- **Dataset content**
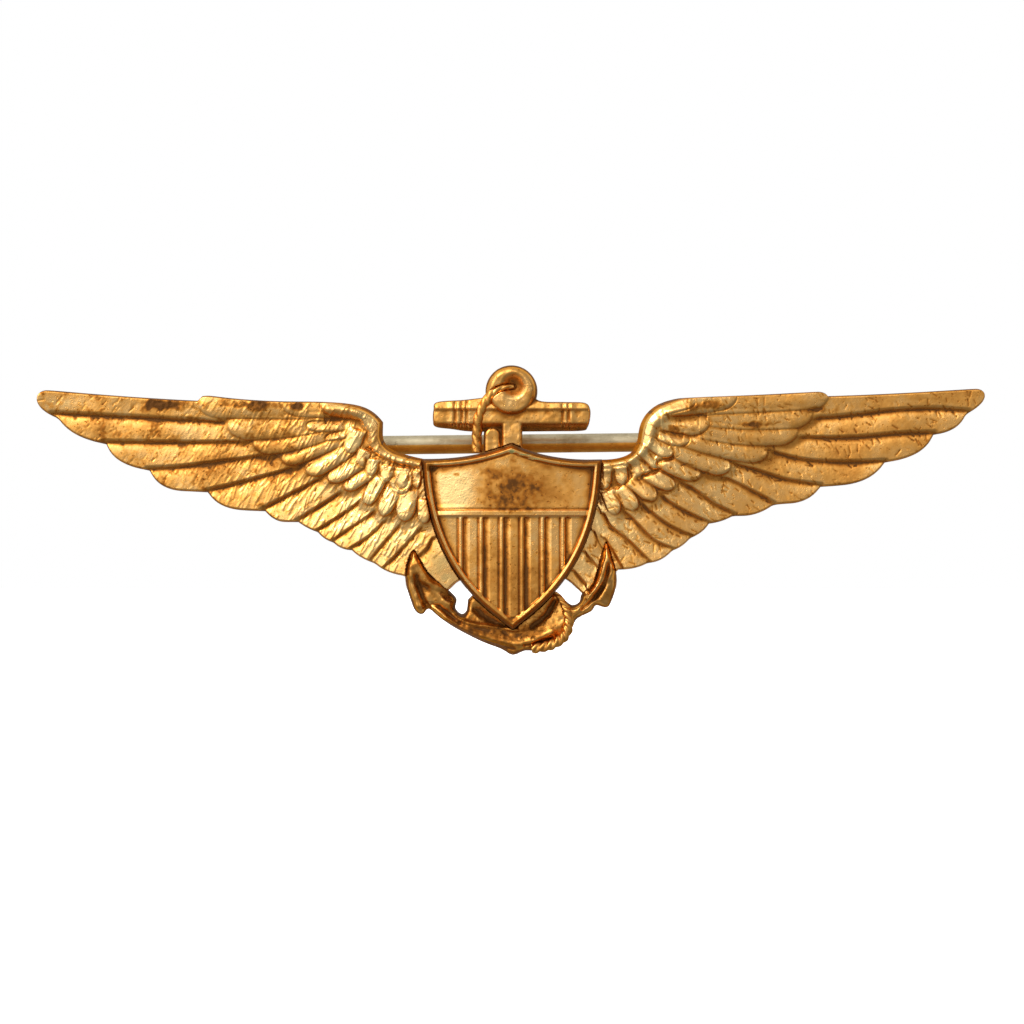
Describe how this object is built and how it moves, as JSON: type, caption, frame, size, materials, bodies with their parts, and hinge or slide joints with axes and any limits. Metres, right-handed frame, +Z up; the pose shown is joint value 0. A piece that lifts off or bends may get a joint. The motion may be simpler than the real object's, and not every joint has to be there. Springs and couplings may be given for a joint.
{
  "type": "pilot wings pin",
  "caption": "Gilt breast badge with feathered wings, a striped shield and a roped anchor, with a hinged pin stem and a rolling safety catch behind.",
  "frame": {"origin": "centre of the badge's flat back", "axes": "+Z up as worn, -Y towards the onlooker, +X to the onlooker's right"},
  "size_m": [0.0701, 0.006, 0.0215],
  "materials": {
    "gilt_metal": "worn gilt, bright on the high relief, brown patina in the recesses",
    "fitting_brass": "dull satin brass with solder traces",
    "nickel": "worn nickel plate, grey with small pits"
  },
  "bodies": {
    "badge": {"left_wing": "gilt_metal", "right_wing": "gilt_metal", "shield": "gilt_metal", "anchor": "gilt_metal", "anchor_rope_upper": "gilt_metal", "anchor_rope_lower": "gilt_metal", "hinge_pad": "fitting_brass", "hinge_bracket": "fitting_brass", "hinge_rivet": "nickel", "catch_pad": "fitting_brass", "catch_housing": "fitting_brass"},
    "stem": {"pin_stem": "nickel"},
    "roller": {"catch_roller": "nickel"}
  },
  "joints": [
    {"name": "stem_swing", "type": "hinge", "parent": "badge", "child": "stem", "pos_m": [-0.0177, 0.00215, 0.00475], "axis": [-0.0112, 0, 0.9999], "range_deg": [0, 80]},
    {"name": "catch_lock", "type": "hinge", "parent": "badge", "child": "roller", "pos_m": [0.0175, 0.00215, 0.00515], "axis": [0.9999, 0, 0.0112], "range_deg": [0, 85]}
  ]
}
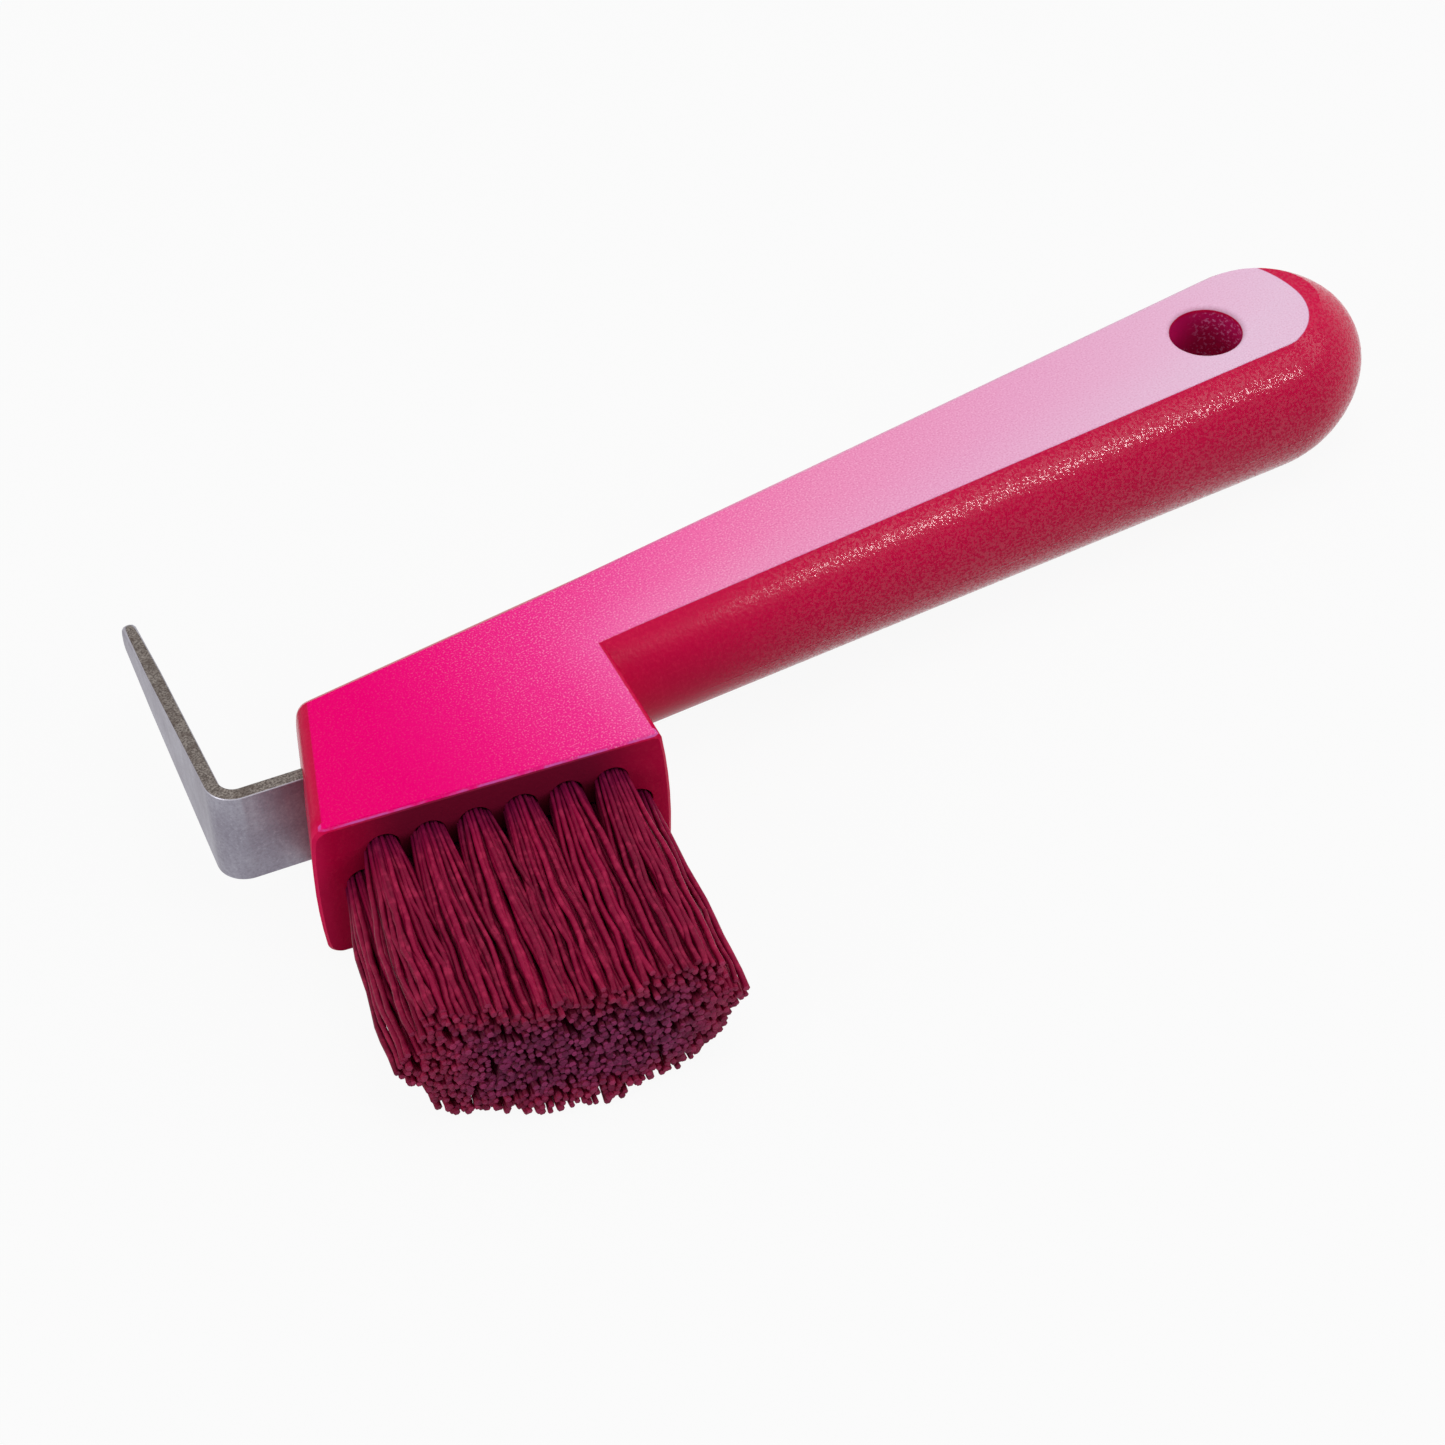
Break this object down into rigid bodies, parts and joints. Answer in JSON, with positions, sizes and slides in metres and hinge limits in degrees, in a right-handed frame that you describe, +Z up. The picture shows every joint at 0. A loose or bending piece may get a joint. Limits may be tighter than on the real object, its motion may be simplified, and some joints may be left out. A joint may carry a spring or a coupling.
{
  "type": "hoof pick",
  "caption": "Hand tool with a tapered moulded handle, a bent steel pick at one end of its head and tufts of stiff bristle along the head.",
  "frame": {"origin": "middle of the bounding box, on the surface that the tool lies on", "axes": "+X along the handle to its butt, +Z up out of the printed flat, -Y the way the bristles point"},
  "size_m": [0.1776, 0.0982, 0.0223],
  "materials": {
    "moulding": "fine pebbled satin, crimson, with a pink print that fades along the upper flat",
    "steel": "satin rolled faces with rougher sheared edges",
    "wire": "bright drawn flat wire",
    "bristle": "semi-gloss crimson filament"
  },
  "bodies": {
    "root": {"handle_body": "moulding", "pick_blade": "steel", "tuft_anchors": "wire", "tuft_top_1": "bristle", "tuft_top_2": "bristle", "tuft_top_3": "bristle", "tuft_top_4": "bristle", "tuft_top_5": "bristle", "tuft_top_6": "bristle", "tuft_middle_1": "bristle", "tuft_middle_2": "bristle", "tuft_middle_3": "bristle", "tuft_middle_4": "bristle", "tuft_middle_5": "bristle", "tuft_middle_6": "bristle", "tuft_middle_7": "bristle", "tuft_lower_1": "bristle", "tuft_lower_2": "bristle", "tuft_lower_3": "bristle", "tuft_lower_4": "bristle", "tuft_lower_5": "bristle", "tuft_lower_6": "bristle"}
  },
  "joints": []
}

- **Task requirements**
Reproduce every entry shown above, precisely as it stands.

- **Response for this exercise**
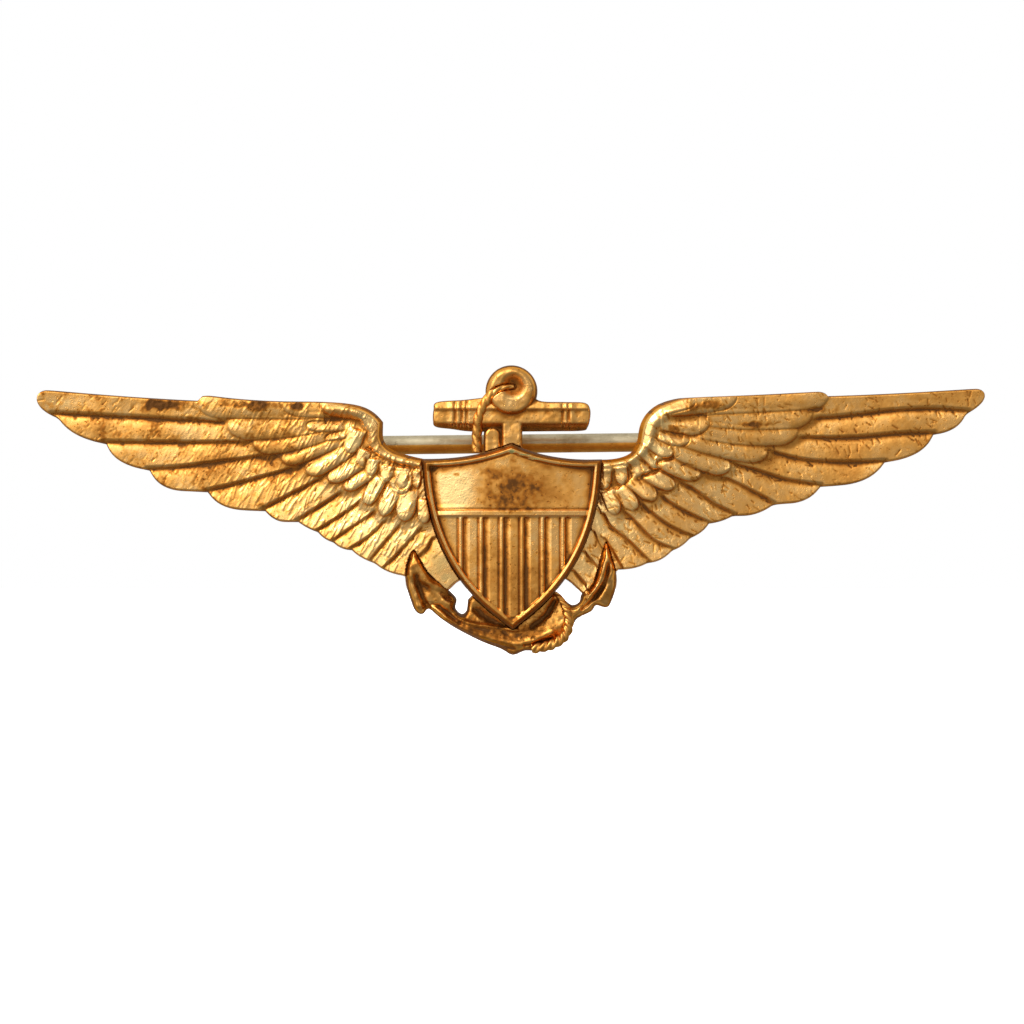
Describe how this object is built and how it moves, as JSON: type, caption, frame, size, materials, bodies with their parts, and hinge or slide joints with axes and any limits. Metres, right-handed frame, +Z up; the pose shown is joint value 0. A piece that lifts off or bends may get a joint. The motion may be simpler than the real object's, and not every joint has to be there. Springs and couplings may be given for a joint.
{
  "type": "pilot wings pin",
  "caption": "Gilt breast badge with feathered wings, a striped shield and a roped anchor, with a hinged pin stem and a rolling safety catch behind.",
  "frame": {"origin": "centre of the badge's flat back", "axes": "+Z up as worn, -Y towards the onlooker, +X to the onlooker's right"},
  "size_m": [0.0701, 0.006, 0.0215],
  "materials": {
    "gilt_metal": "worn gilt, bright on the high relief, brown patina in the recesses",
    "fitting_brass": "dull satin brass with solder traces",
    "nickel": "worn nickel plate, grey with small pits"
  },
  "bodies": {
    "badge": {"left_wing": "gilt_metal", "right_wing": "gilt_metal", "shield": "gilt_metal", "anchor": "gilt_metal", "anchor_rope_upper": "gilt_metal", "anchor_rope_lower": "gilt_metal", "hinge_pad": "fitting_brass", "hinge_bracket": "fitting_brass", "hinge_rivet": "nickel", "catch_pad": "fitting_brass", "catch_housing": "fitting_brass"},
    "stem": {"pin_stem": "nickel"},
    "roller": {"catch_roller": "nickel"}
  },
  "joints": [
    {"name": "stem_swing", "type": "hinge", "parent": "badge", "child": "stem", "pos_m": [-0.0177, 0.00215, 0.00475], "axis": [-0.0112, 0, 0.9999], "range_deg": [0, 80]},
    {"name": "catch_lock", "type": "hinge", "parent": "badge", "child": "roller", "pos_m": [0.0175, 0.00215, 0.00515], "axis": [0.9999, 0, 0.0112], "range_deg": [0, 85]}
  ]
}
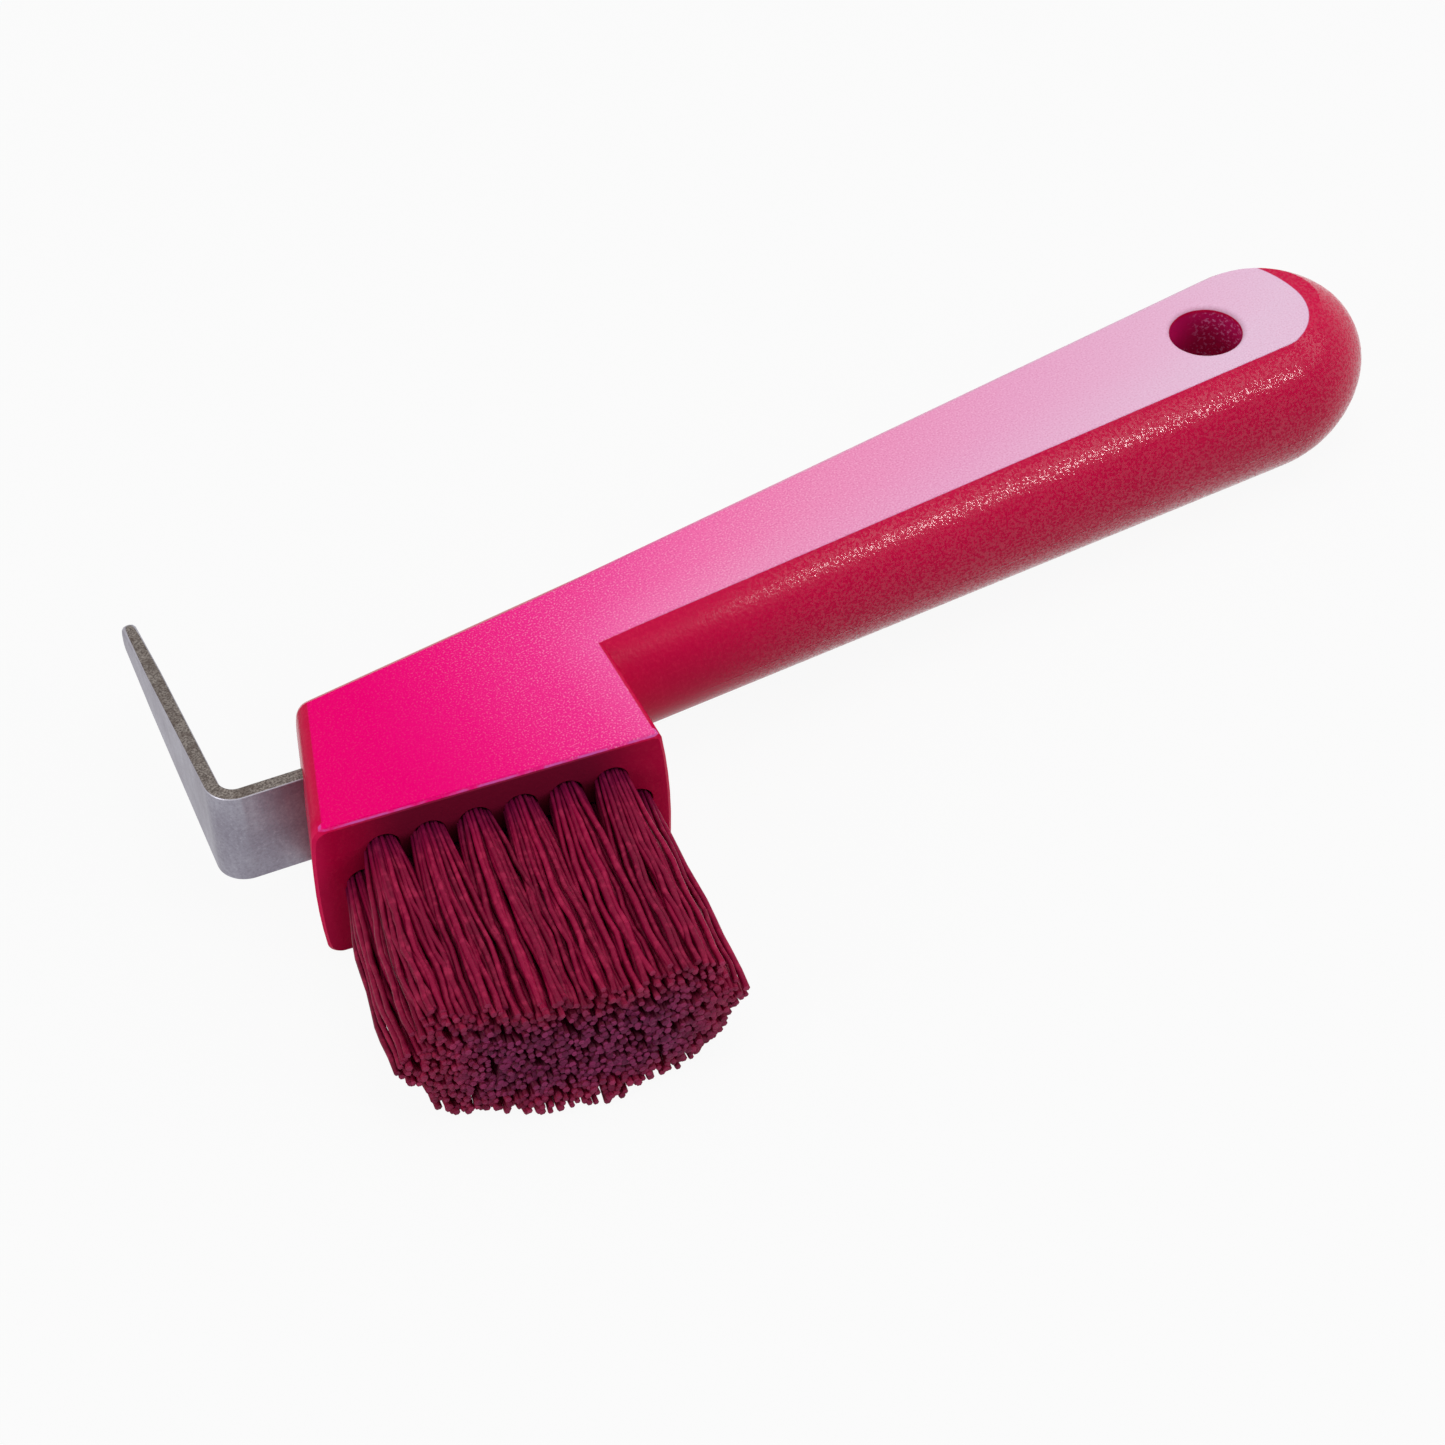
Break this object down into rigid bodies, parts and joints. Answer in JSON, with positions, sizes and slides in metres and hinge limits in degrees, in a right-handed frame that you describe, +Z up. The picture shows every joint at 0. A loose or bending piece may get a joint. Limits may be tighter than on the real object, its motion may be simplified, and some joints may be left out. A joint may carry a spring or a coupling.
{
  "type": "hoof pick",
  "caption": "Hand tool with a tapered moulded handle, a bent steel pick at one end of its head and tufts of stiff bristle along the head.",
  "frame": {"origin": "middle of the bounding box, on the surface that the tool lies on", "axes": "+X along the handle to its butt, +Z up out of the printed flat, -Y the way the bristles point"},
  "size_m": [0.1776, 0.0982, 0.0223],
  "materials": {
    "moulding": "fine pebbled satin, crimson, with a pink print that fades along the upper flat",
    "steel": "satin rolled faces with rougher sheared edges",
    "wire": "bright drawn flat wire",
    "bristle": "semi-gloss crimson filament"
  },
  "bodies": {
    "root": {"handle_body": "moulding", "pick_blade": "steel", "tuft_anchors": "wire", "tuft_top_1": "bristle", "tuft_top_2": "bristle", "tuft_top_3": "bristle", "tuft_top_4": "bristle", "tuft_top_5": "bristle", "tuft_top_6": "bristle", "tuft_middle_1": "bristle", "tuft_middle_2": "bristle", "tuft_middle_3": "bristle", "tuft_middle_4": "bristle", "tuft_middle_5": "bristle", "tuft_middle_6": "bristle", "tuft_middle_7": "bristle", "tuft_lower_1": "bristle", "tuft_lower_2": "bristle", "tuft_lower_3": "bristle", "tuft_lower_4": "bristle", "tuft_lower_5": "bristle", "tuft_lower_6": "bristle"}
  },
  "joints": []
}